Output the entries verbatim, including every line.

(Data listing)

-=-=-=-=-

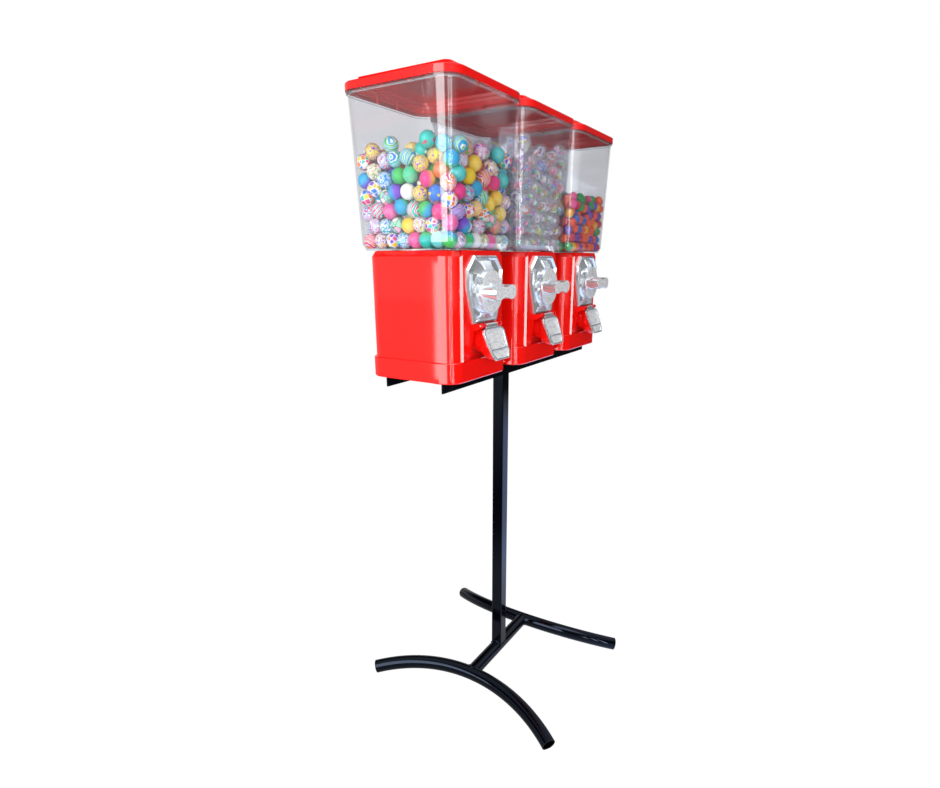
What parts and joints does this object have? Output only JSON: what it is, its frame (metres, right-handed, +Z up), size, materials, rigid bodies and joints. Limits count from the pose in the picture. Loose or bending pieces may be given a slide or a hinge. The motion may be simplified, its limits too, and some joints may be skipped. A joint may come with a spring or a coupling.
{
  "type": "gumball machine",
  "caption": "Red bulk vending machine with clear hoppers of balls and capsules in a row, coin knobs and chrome chute flaps, on a black tube stand.",
  "frame": {"origin": "on the floor, straight under the post's axis, midway between the feet", "axes": "+X along the row of heads to the right as a customer sees it, -Y out of the coin plates towards the customer, +Z up"},
  "size_m": [0.704, 0.5106, 1.3131],
  "materials": {
    "black_paint": "gloss black enamel over welded steel",
    "red_paint": "gloss red enamel",
    "red_plastic": "gloss moulded",
    "clear_plastic": "clear moulded",
    "chrome": "polished, pebbled panels",
    "zinc": "die-cast",
    "gear_plastic": "moulded",
    "white_plastic": "moulded",
    "steel": "plated",
    "ball_rubber": "swirled colours",
    "capsule_plastic": "clear shells, coloured insides",
    "candy": "glossy sugar shell, mixed colours"
  },
  "bodies": {
    "stand_and_cabinets": {"foot_left": "black_paint", "foot_right": "black_paint", "crossbar": "black_paint", "post": "black_paint", "head_plate": "black_paint", "rail_front": "black_paint", "rail_rear": "black_paint", "rail_bolts": "steel", "bouncy_balls": "ball_rubber", "toy_capsules": "capsule_plastic", "gumballs": "candy", "base_pan_left": "red_paint", "cabinet_left": "red_paint", "hopper_left": "clear_plastic", "coin_plate_left": "chrome", "mech_case_left": "zinc", "wheel_seat_left": "white_plastic", "wheel_axle_left": "steel", "chute_left": "red_paint", "hinge_pin_left": "steel", "base_pan_middle": "red_paint", "cabinet_middle": "red_paint", "hopper_middle": "clear_plastic", "coin_plate_middle": "chrome", "mech_case_middle": "zinc", "wheel_seat_middle": "white_plastic", "wheel_axle_middle": "steel", "chute_middle": "red_paint", "hinge_pin_middle": "steel", "base_pan_right": "red_paint", "cabinet_right": "red_paint", "hopper_right": "clear_plastic", "coin_plate_right": "chrome", "mech_case_right": "zinc", "wheel_seat_right": "white_plastic", "wheel_axle_right": "steel", "chute_right": "red_paint", "hinge_pin_right": "steel"},
    "knob_left": {"knob_left": "chrome", "drive_gear_left": "gear_plastic"},
    "wheel_left": {"product_wheel_left": "white_plastic"},
    "flap_left": {"flap_left": "chrome"},
    "lid_left": {"lid_left": "red_plastic"},
    "knob_middle": {"knob_middle": "chrome", "drive_gear_middle": "gear_plastic"},
    "wheel_middle": {"product_wheel_middle": "white_plastic"},
    "flap_middle": {"flap_middle": "chrome"},
    "lid_middle": {"lid_middle": "red_plastic"},
    "knob_right": {"knob_right": "chrome", "drive_gear_right": "gear_plastic"},
    "wheel_right": {"product_wheel_right": "white_plastic"},
    "flap_right": {"flap_right": "chrome"},
    "lid_right": {"lid_right": "red_plastic"}
  },
  "joints": [
    {"name": "knob_turn_left", "type": "hinge", "parent": "stand_and_cabinets", "child": "knob_left", "pos_m": [-0.236, -0.116, 0.9715], "axis": [0, 1, 0], "continuous": true},
    {"name": "wheel_turn_left", "type": "hinge", "parent": "stand_and_cabinets", "child": "wheel_left", "pos_m": [-0.236, 0, 1.02], "axis": [0, 0, 1], "continuous": true},
    {"name": "flap_swing_left", "type": "hinge", "parent": "stand_and_cabinets", "child": "flap_left", "pos_m": [-0.236, -0.1125, 0.914], "axis": [-1, 0, 0], "range_deg": [0, 70]},
    {"name": "lid_lift_left", "type": "slide", "parent": "stand_and_cabinets", "child": "lid_left", "axis": [0, 0, 1], "range_m": [0, 0.05]},
    {"name": "knob_turn_middle", "type": "hinge", "parent": "stand_and_cabinets", "child": "knob_middle", "pos_m": [0, -0.116, 0.9715], "axis": [0, 1, 0], "continuous": true},
    {"name": "wheel_turn_middle", "type": "hinge", "parent": "stand_and_cabinets", "child": "wheel_middle", "pos_m": [0, 0, 1.02], "axis": [0, 0, 1], "continuous": true},
    {"name": "flap_swing_middle", "type": "hinge", "parent": "stand_and_cabinets", "child": "flap_middle", "pos_m": [0, -0.1125, 0.914], "axis": [-1, 0, 0], "range_deg": [0, 70]},
    {"name": "lid_lift_middle", "type": "slide", "parent": "stand_and_cabinets", "child": "lid_middle", "axis": [0, 0, 1], "range_m": [0, 0.05]},
    {"name": "knob_turn_right", "type": "hinge", "parent": "stand_and_cabinets", "child": "knob_right", "pos_m": [0.236, -0.116, 0.9715], "axis": [0, 1, 0], "continuous": true},
    {"name": "wheel_turn_right", "type": "hinge", "parent": "stand_and_cabinets", "child": "wheel_right", "pos_m": [0.236, 0, 1.02], "axis": [0, 0, 1], "continuous": true},
    {"name": "flap_swing_right", "type": "hinge", "parent": "stand_and_cabinets", "child": "flap_right", "pos_m": [0.236, -0.1125, 0.914], "axis": [-1, 0, 0], "range_deg": [0, 70]},
    {"name": "lid_lift_right", "type": "slide", "parent": "stand_and_cabinets", "child": "lid_right", "axis": [0, 0, 1], "range_m": [0, 0.05]}
  ],
  "couplings": [
    {"joint": "wheel_turn_left", "follows": "knob_turn_left", "ratio": 0.5},
    {"joint": "wheel_turn_middle", "follows": "knob_turn_middle", "ratio": 0.5},
    {"joint": "wheel_turn_right", "follows": "knob_turn_right", "ratio": 0.5}
  ]
}
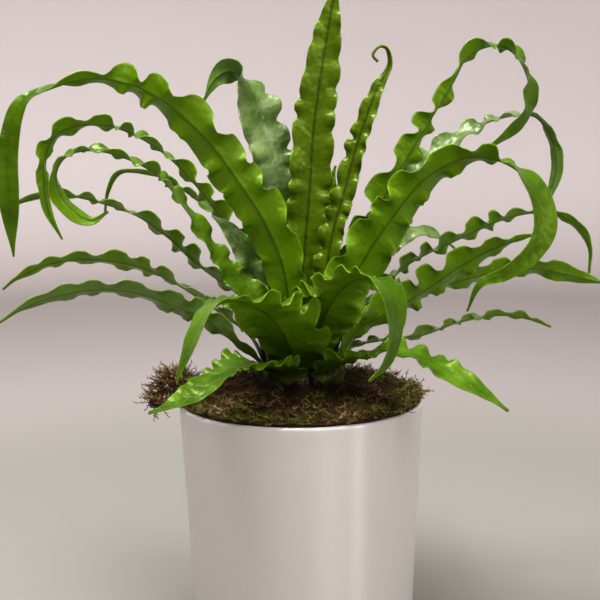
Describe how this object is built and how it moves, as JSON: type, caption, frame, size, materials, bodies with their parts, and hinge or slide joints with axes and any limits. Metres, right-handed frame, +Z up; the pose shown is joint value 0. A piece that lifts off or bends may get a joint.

-=-=-=-=-

[Response]
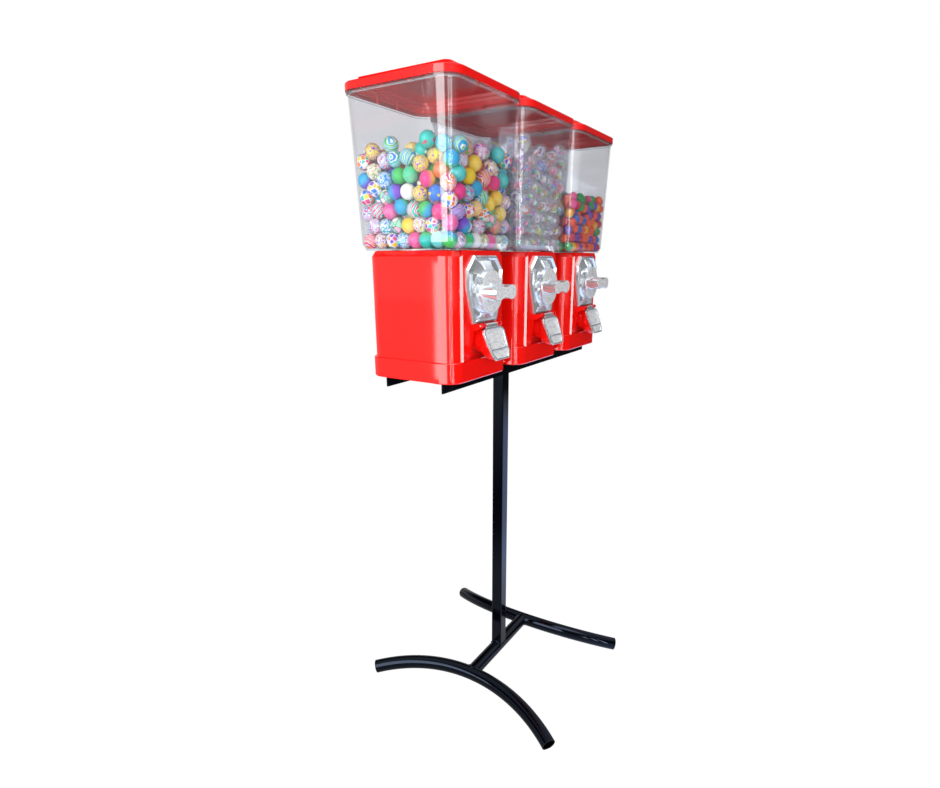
What parts and joints does this object have? Output only JSON: what it is, its frame (metres, right-handed, +Z up), size, materials, rigid bodies and joints. Limits count from the pose in the picture. Loose or bending pieces may be given a slide or a hinge. The motion may be simplified, its limits too, and some joints may be skipped. A joint may come with a spring or a coupling.
{
  "type": "gumball machine",
  "caption": "Red bulk vending machine with clear hoppers of balls and capsules in a row, coin knobs and chrome chute flaps, on a black tube stand.",
  "frame": {"origin": "on the floor, straight under the post's axis, midway between the feet", "axes": "+X along the row of heads to the right as a customer sees it, -Y out of the coin plates towards the customer, +Z up"},
  "size_m": [0.704, 0.5106, 1.3131],
  "materials": {
    "black_paint": "gloss black enamel over welded steel",
    "red_paint": "gloss red enamel",
    "red_plastic": "gloss moulded",
    "clear_plastic": "clear moulded",
    "chrome": "polished, pebbled panels",
    "zinc": "die-cast",
    "gear_plastic": "moulded",
    "white_plastic": "moulded",
    "steel": "plated",
    "ball_rubber": "swirled colours",
    "capsule_plastic": "clear shells, coloured insides",
    "candy": "glossy sugar shell, mixed colours"
  },
  "bodies": {
    "stand_and_cabinets": {"foot_left": "black_paint", "foot_right": "black_paint", "crossbar": "black_paint", "post": "black_paint", "head_plate": "black_paint", "rail_front": "black_paint", "rail_rear": "black_paint", "rail_bolts": "steel", "bouncy_balls": "ball_rubber", "toy_capsules": "capsule_plastic", "gumballs": "candy", "base_pan_left": "red_paint", "cabinet_left": "red_paint", "hopper_left": "clear_plastic", "coin_plate_left": "chrome", "mech_case_left": "zinc", "wheel_seat_left": "white_plastic", "wheel_axle_left": "steel", "chute_left": "red_paint", "hinge_pin_left": "steel", "base_pan_middle": "red_paint", "cabinet_middle": "red_paint", "hopper_middle": "clear_plastic", "coin_plate_middle": "chrome", "mech_case_middle": "zinc", "wheel_seat_middle": "white_plastic", "wheel_axle_middle": "steel", "chute_middle": "red_paint", "hinge_pin_middle": "steel", "base_pan_right": "red_paint", "cabinet_right": "red_paint", "hopper_right": "clear_plastic", "coin_plate_right": "chrome", "mech_case_right": "zinc", "wheel_seat_right": "white_plastic", "wheel_axle_right": "steel", "chute_right": "red_paint", "hinge_pin_right": "steel"},
    "knob_left": {"knob_left": "chrome", "drive_gear_left": "gear_plastic"},
    "wheel_left": {"product_wheel_left": "white_plastic"},
    "flap_left": {"flap_left": "chrome"},
    "lid_left": {"lid_left": "red_plastic"},
    "knob_middle": {"knob_middle": "chrome", "drive_gear_middle": "gear_plastic"},
    "wheel_middle": {"product_wheel_middle": "white_plastic"},
    "flap_middle": {"flap_middle": "chrome"},
    "lid_middle": {"lid_middle": "red_plastic"},
    "knob_right": {"knob_right": "chrome", "drive_gear_right": "gear_plastic"},
    "wheel_right": {"product_wheel_right": "white_plastic"},
    "flap_right": {"flap_right": "chrome"},
    "lid_right": {"lid_right": "red_plastic"}
  },
  "joints": [
    {"name": "knob_turn_left", "type": "hinge", "parent": "stand_and_cabinets", "child": "knob_left", "pos_m": [-0.236, -0.116, 0.9715], "axis": [0, 1, 0], "continuous": true},
    {"name": "wheel_turn_left", "type": "hinge", "parent": "stand_and_cabinets", "child": "wheel_left", "pos_m": [-0.236, 0, 1.02], "axis": [0, 0, 1], "continuous": true},
    {"name": "flap_swing_left", "type": "hinge", "parent": "stand_and_cabinets", "child": "flap_left", "pos_m": [-0.236, -0.1125, 0.914], "axis": [-1, 0, 0], "range_deg": [0, 70]},
    {"name": "lid_lift_left", "type": "slide", "parent": "stand_and_cabinets", "child": "lid_left", "axis": [0, 0, 1], "range_m": [0, 0.05]},
    {"name": "knob_turn_middle", "type": "hinge", "parent": "stand_and_cabinets", "child": "knob_middle", "pos_m": [0, -0.116, 0.9715], "axis": [0, 1, 0], "continuous": true},
    {"name": "wheel_turn_middle", "type": "hinge", "parent": "stand_and_cabinets", "child": "wheel_middle", "pos_m": [0, 0, 1.02], "axis": [0, 0, 1], "continuous": true},
    {"name": "flap_swing_middle", "type": "hinge", "parent": "stand_and_cabinets", "child": "flap_middle", "pos_m": [0, -0.1125, 0.914], "axis": [-1, 0, 0], "range_deg": [0, 70]},
    {"name": "lid_lift_middle", "type": "slide", "parent": "stand_and_cabinets", "child": "lid_middle", "axis": [0, 0, 1], "range_m": [0, 0.05]},
    {"name": "knob_turn_right", "type": "hinge", "parent": "stand_and_cabinets", "child": "knob_right", "pos_m": [0.236, -0.116, 0.9715], "axis": [0, 1, 0], "continuous": true},
    {"name": "wheel_turn_right", "type": "hinge", "parent": "stand_and_cabinets", "child": "wheel_right", "pos_m": [0.236, 0, 1.02], "axis": [0, 0, 1], "continuous": true},
    {"name": "flap_swing_right", "type": "hinge", "parent": "stand_and_cabinets", "child": "flap_right", "pos_m": [0.236, -0.1125, 0.914], "axis": [-1, 0, 0], "range_deg": [0, 70]},
    {"name": "lid_lift_right", "type": "slide", "parent": "stand_and_cabinets", "child": "lid_right", "axis": [0, 0, 1], "range_m": [0, 0.05]}
  ],
  "couplings": [
    {"joint": "wheel_turn_left", "follows": "knob_turn_left", "ratio": 0.5},
    {"joint": "wheel_turn_middle", "follows": "knob_turn_middle", "ratio": 0.5},
    {"joint": "wheel_turn_right", "follows": "knob_turn_right", "ratio": 0.5}
  ]
}
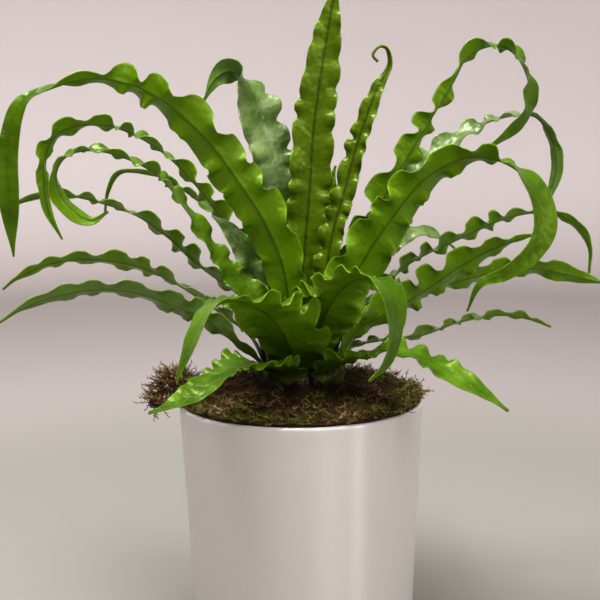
Describe how this object is built and how it moves, as JSON: type, caption, frame, size, materials, bodies with their parts, and hinge or slide joints with axes and any limits. Metres, right-handed frame, +Z up; the pose shown is joint value 0. A piece that lifts off or bends may get a joint.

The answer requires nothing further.